One special caveat when considering the Participant's view of data is to ask whether or not any of the data that the Participant changes must be "immediately" seen by others. Data visibility requirements like this are critically important to the Process Builders.
The Builder's Perspective of Process Data:
Finally we get down to the Process Builder's view of the process data - that's us. We really can't do our work until we understand what the Owners, Analysts and Participants need.
Builders care about the actual structure of the data. What data are we going to pass around and how are we going to pass the data around? What data needs to be stored an retrieved and how are we going to store and retrieve the data? How are we going to meet the data visibility requirements?
The Owner's perspective helps the Builder define the major business objects that the process will deal with. The owner's data model also identifies the data that is used to determine which paths are taken, how long each task should take, and who should perform each task.
The Analyst's perspective helps the Builder define the data structures for the snapshots that are taken throughout the process - and informs the Builder where in the process the snapshot needs to be taken.
The Participant's perspective helps the Builder define the process payload (the data that is passed to and from tasks) and it helps them define the data system architecture that is required to retrieve and modify data within activities.
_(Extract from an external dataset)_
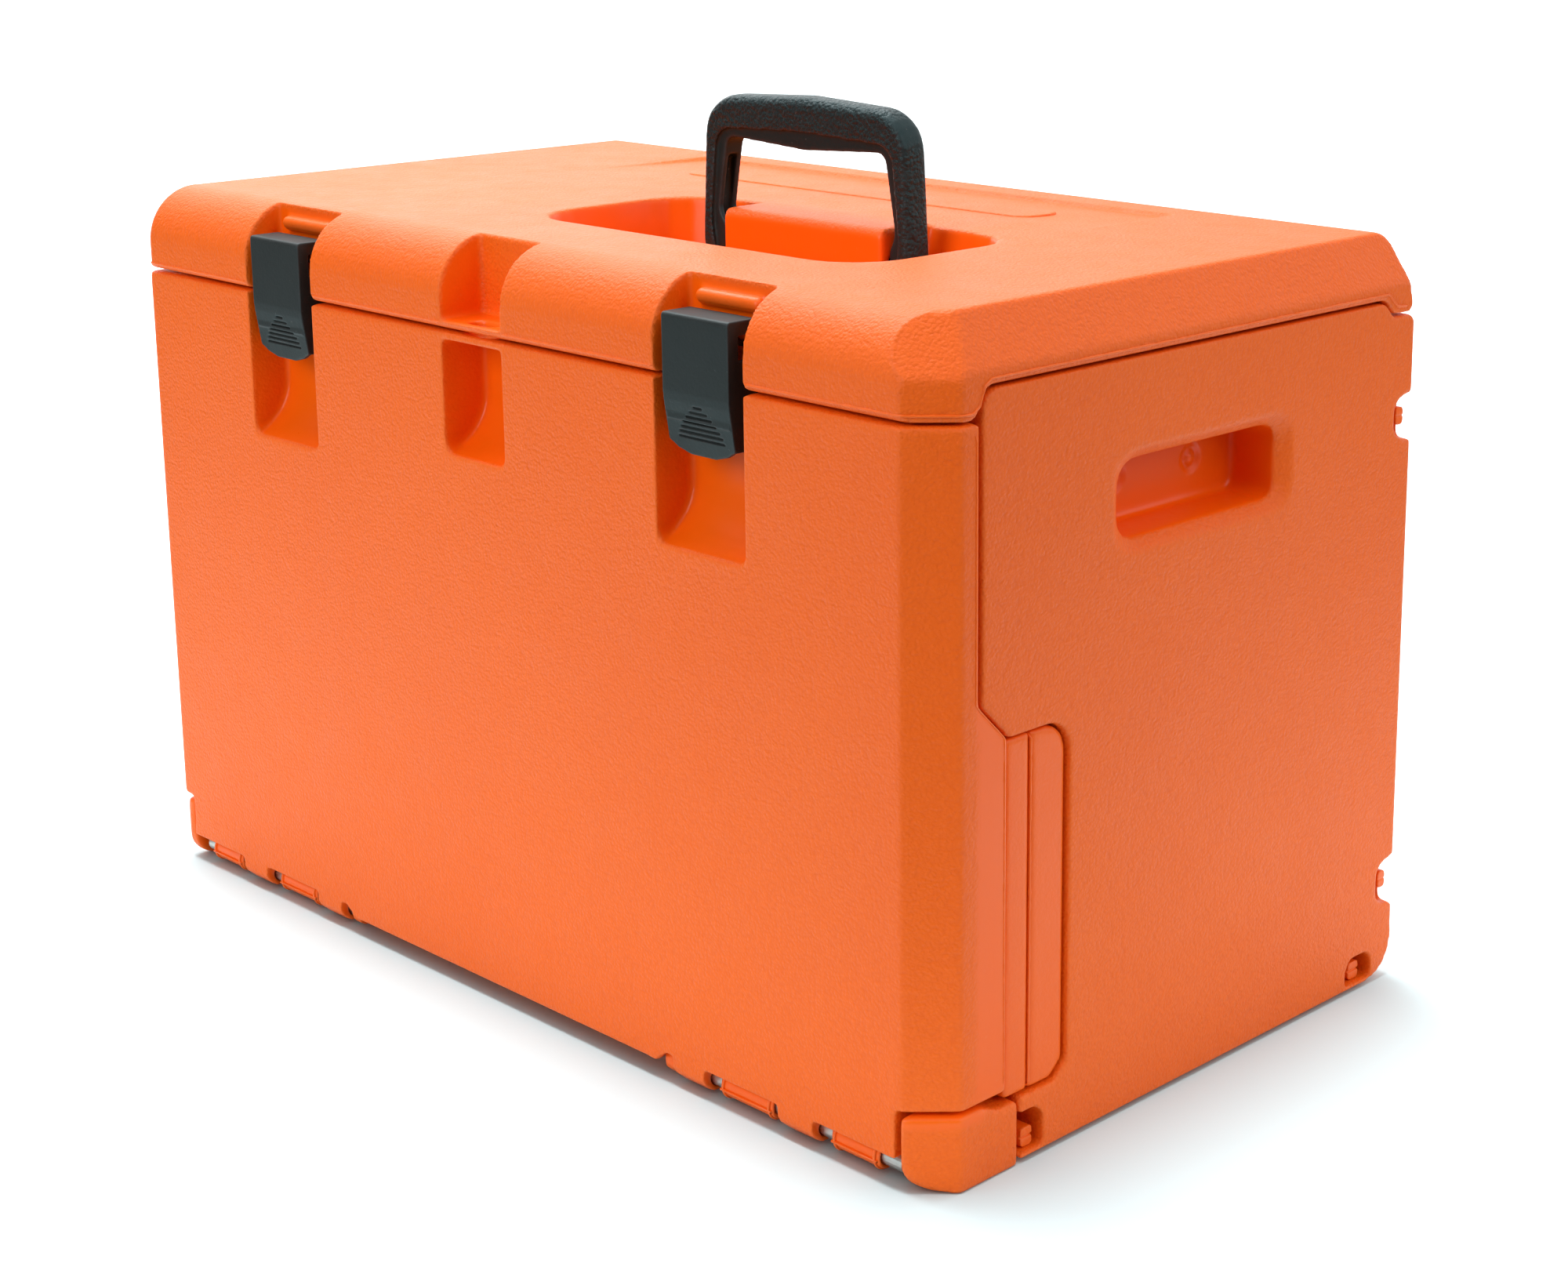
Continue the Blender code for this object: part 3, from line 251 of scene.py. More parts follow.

The end result of this multi-perspective approach is a model for process data that just plain works.
It takes a bit more up-front effort, but you are less likely to get blind-sided by unanticipated data requirements popping up late in your development cycle. The data requirements may change, and any requirement change may still require substantial rework - but odds are the rework will be much easier for you to accomplish.
Clearly understanding requirements from the perspectives of your the process actors always pays off - and this axiom is doubly true when data is involved.